Given that \(f(x) = \frac{1}{x}\), find the periodic points of period two of \(f(x)\).
Hint: You may want to find the fixed points of \(f(x)\) first.
First, find the fixed points of \(f(x)\) by solving \(f(\bar{x}) = \bar{x}\). \[\begin{align*} \frac{1}{\bar{x}} &= \bar{x}\\ \bar{x}^2 = 1\end{align*}\] This has solutions \(\bar{x}_1 = -1\) and \(\bar{x}_2 = 1\). so these must be our fixed points.
Now we want to solve for the fixed points of \(f^{[2]}(x)\). \[\begin{align*} f^{[2]}(x) &= f(f(x))\\ &= \frac{1}{1/x}\\ &= x\end{align*}\] Setting \(f^{[2]}(\bar{x})=\bar{x}\) gives \(\bar{x} = \bar{x}\). This is true for all values of \(\bar{x}\). Does this mean that all values of \(\bar{x}\) are periodic points of period two of \(f(x)\)? Almost!

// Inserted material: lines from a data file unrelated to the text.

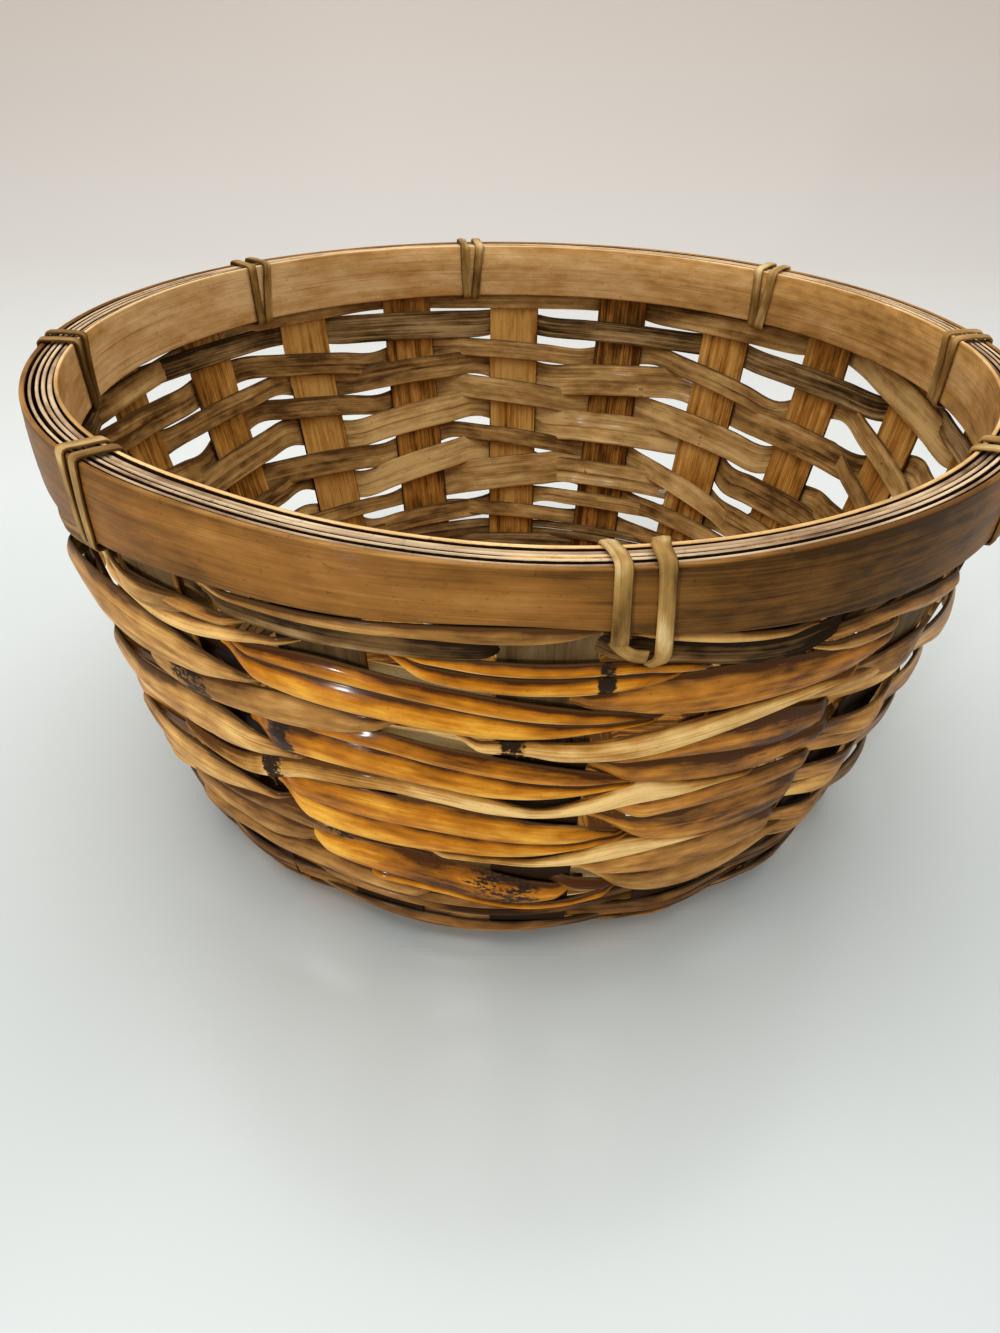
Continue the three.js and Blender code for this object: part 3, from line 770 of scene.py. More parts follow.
print("wall rows:", len(WALL_ROWS), "foot rows:", FOOT_WEAVERS, "thickness:", STRIP_THICKNESS)

# %% [markdown]
# A whole strip is its stops, joined and swept. Its unevenness could be drawn by hand too, but seeded
# noise is enough at the back: the depth wavers a little, the width a little more often, and a few dark
# nodes lie anywhere. A strip that starts and ends somewhere gets narrow ends, which tuck away better.

# %% One weaver
WAVER_DEPTH, WAVER_WIDTH = 0.12, 0.03
TONE_WANDER = 0.14
STRAY_NODES, STRAY_STRENGTH, STRAY_LENGTH = 3, 0.5, 0.08
END_TAPER, END_WIDTH = 0.3, 0.5


def weaver(row, lane, width, seed, span, pattern=None, flips=(), skips=True, floats=None, hand_set=None,
           relief=0.05, reach=1.0, lift=0.0, calm=1.0, tone=0.5, skin=0.5):
    """One strip round the back of the basket, between two knots, or all the way round where span is None.

    lane is -1 for the upper strip of a pair, 1 for the lower one and 0 for a single strip. flips lists
    the stakes where the strip goes to the other side. hand_set gives a knot its (depth, width).
    """
    rng = np.random.default_rng(seed)
    sides = weave_sides(row if pattern is None else pattern, skips)
    for stake in flips:
        sides[stake % STAKE_COUNT] *= -1
    floats = INSIDE_FLOATS.get(row, {}) if floats is None else floats
    stops = weaver_stops(row, lane, width, rng, sides, floats, calm, reach, tone)
    for knot, depth_and_width in (hand_set or {}).items():
        stops[np.abs(stops[:, 0] - knot) < STAKE_EDGE, 1:3] = depth_and_width
    wrap = np.array([KNOTS] + [0] * 6)
    stops = np.concatenate([stops[-4:] - wrap, stops, stops[:4] + wrap])
    start, end = span or (0, KNOTS)
    places = np.arange(start, end, 1 / STATIONS_PER_KNOT)
    share = places / KNOTS
    along, wide, offset, turn, crowns, tones = (smooth_line(stops[:, 0], stops[:, k], places)
                                                for k in range(1, 7))
    along = along + WAVER_DEPTH * calm * wander(share, rng, (5, 9, 14))
    wide = wide * (1 + WAVER_WIDTH * wander(share, rng, (9, 17, 31)))
    if span:
        from_end = np.minimum(places - start, end - places)
        wide *= END_WIDTH + (1 - END_WIDTH) * np.clip(from_end / END_TAPER, 0, 1)
    tones = tones + TONE_WANDER * wander(share, rng)
    marks = [(place, STRAY_STRENGTH, STRAY_LENGTH) for place in rng.random(STRAY_NODES) * KNOTS]
    return lay_strip(places, along, offset + lift, turn, wide, crowns, rng, relief=relief, tone=tones,
                     closed=not span, lighter_below=0.08, soot=stain_marks(places, marks), skin=skin)


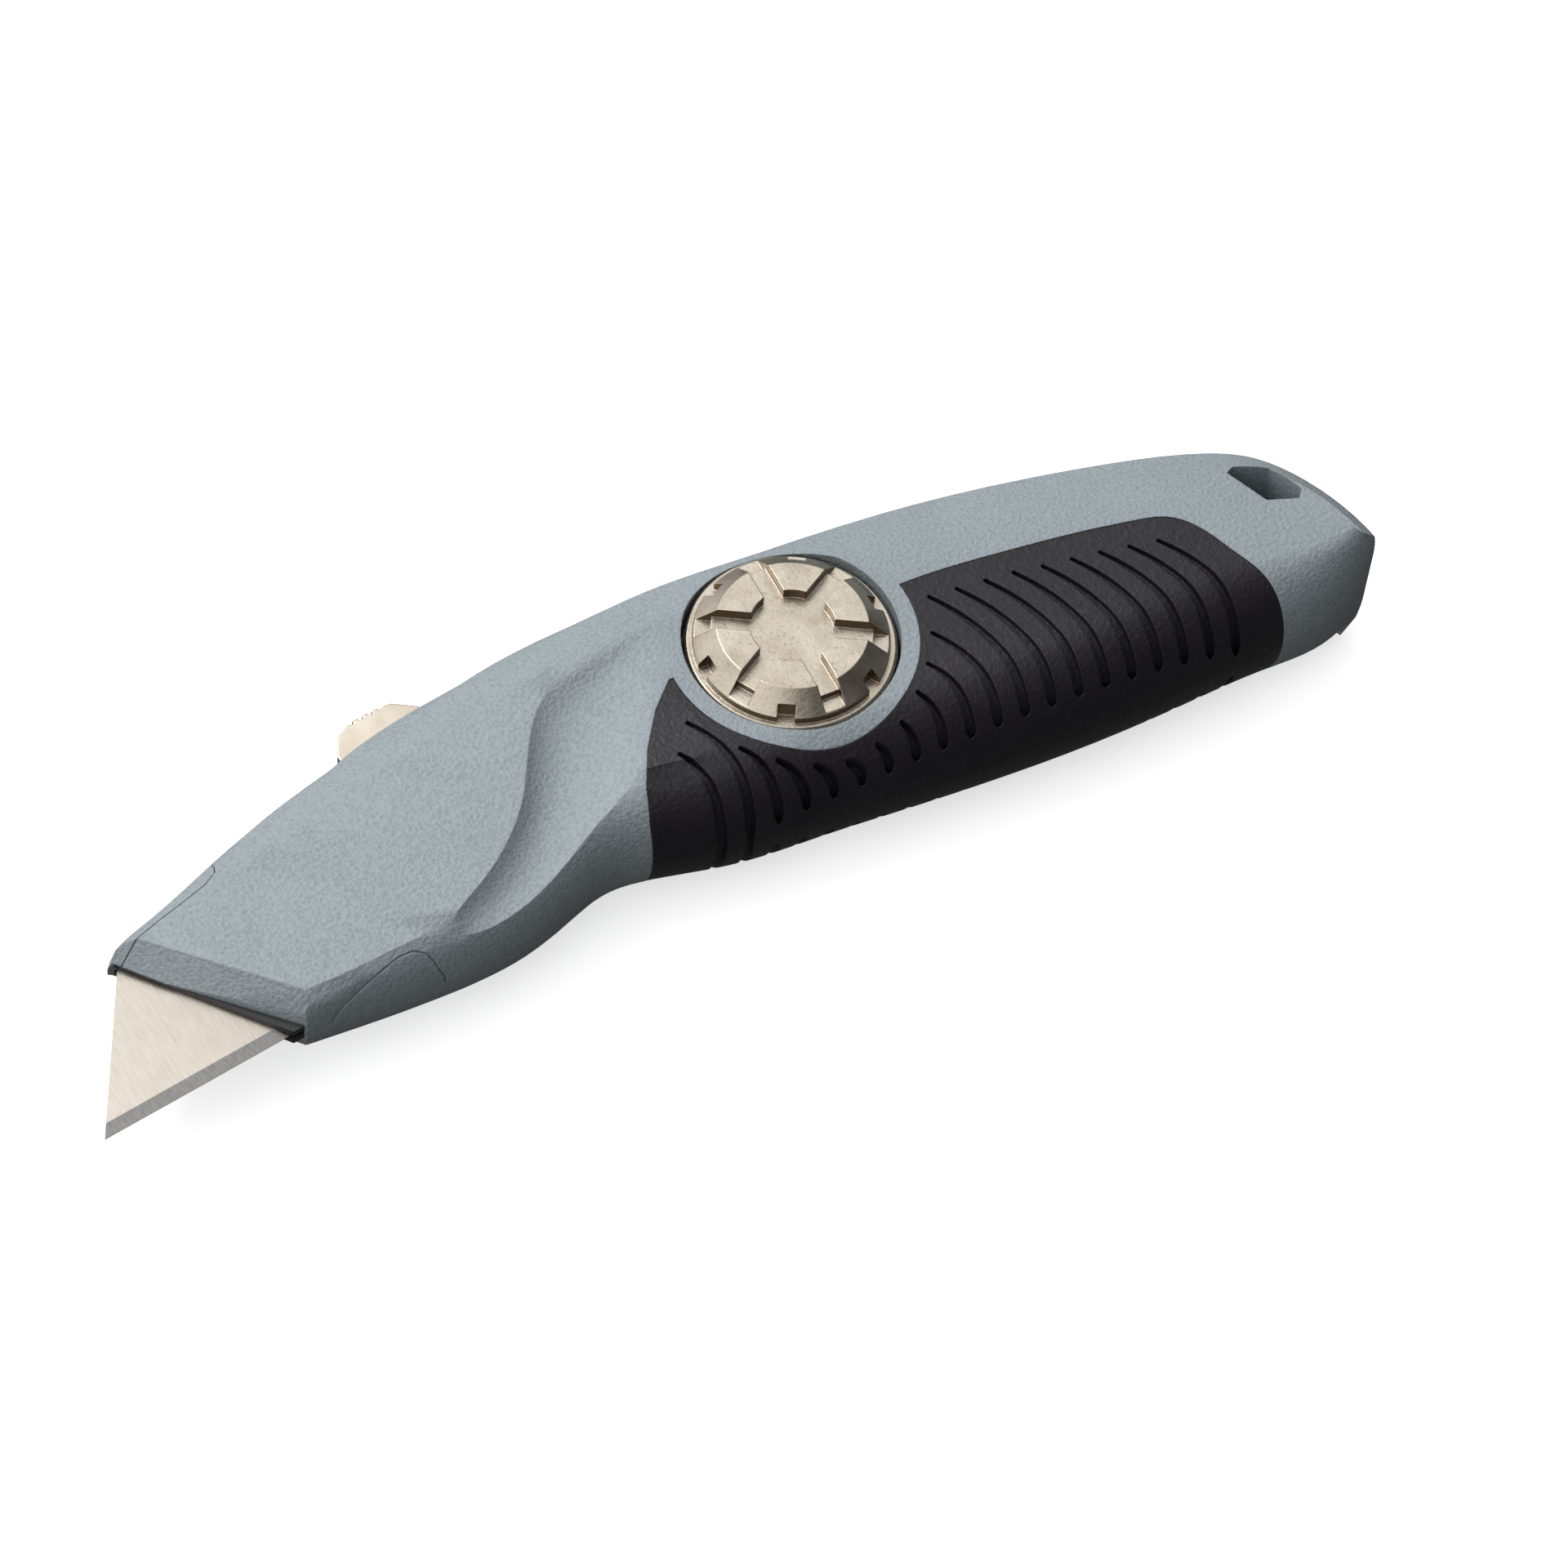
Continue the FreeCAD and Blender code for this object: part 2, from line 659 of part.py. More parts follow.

Since the points \(\bar{x}_1 = -1\) and \(\bar{x}_2 = 1\) are fixed points of \(f(x)\), they cannot also be periodic points of period two. We also need to be careful and consider the domain of \(f(x)\), which excludes the point \(x=0\) (since \(f(x) = \frac{1}{x}\) is undefined when \(x=0\)). This means that \(x=0\) cannot be a periodic point of \(f(x)\). What we are left with is that all \(x\in\mathbb{R}\) except for \(x=-1, 1\), and \(0\) are periodic points of period two of \(f(x)\). We could write the set of periodic points of period two of \(f(x)\) as \(\left\{x\in\mathbb{R}| x\neq -1,1,0\right\}\).